Automatic Data Extraction from Result Pages
- Jinsong Guo - University of Oxford
- Valter Crescenzi - Università Roma Tre
- Giovanni Grasso - University of Calabria, Italy / Meltwater - Wrapidity, UK
- Tim Furche - University of Oxford / Meltwater - Wrapidity, UK
- Georg Gottlob - University of Oxford / TU Wien
We present RED, an automatic approach and prototype system for extracting data records from result pages of websites that follow a widespread publishing pattern: the data about a set of objects (usually returned in response to query submitted by a web form) is presented as one or several paginated pages, each containing a list of result records.
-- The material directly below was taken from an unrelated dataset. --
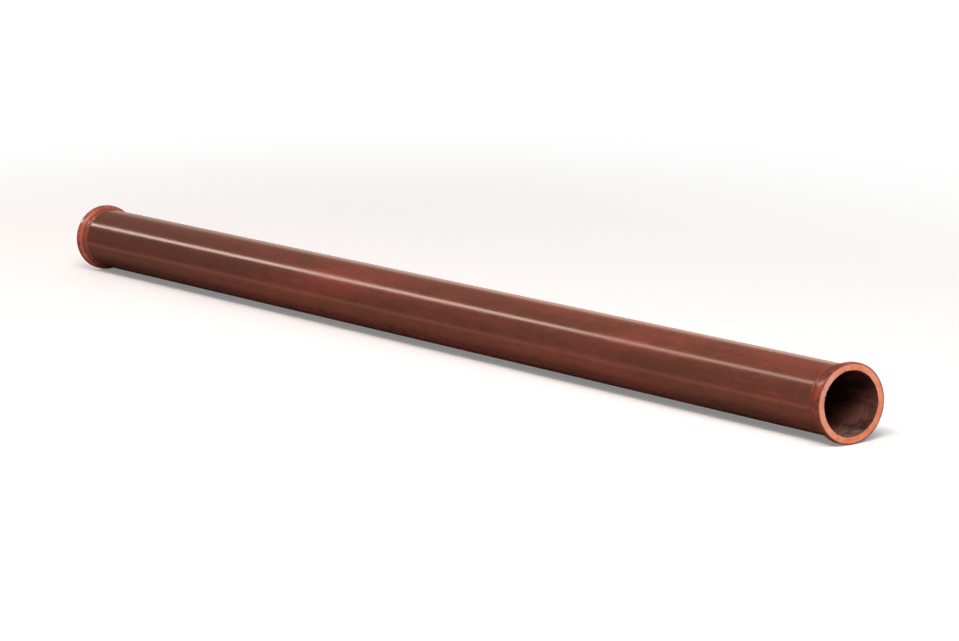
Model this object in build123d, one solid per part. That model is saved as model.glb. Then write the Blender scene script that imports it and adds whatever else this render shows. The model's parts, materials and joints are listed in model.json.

Every result record contains the main attributes about one single object, and links to another type of page publishing the details of the object possibly extending the set of attributes. The intra-site redundancy implied by this publishing patern is leveraged to design an effective fully-unsupervised and domain-independent method for extracting from result pages data that are also published in the corresponding detail pages. With respect to previous unsupervised methods, our method can achieve a significantly higher accuracy while automatically selecting only relevant attributes, a task which is out the scope of the traditional fully unsupervised approaches. With respect to previous supervised methods, RED can scale to a large number of websites reaching similar accuracy and covering various domains without requiring human intervention for each distinct domain.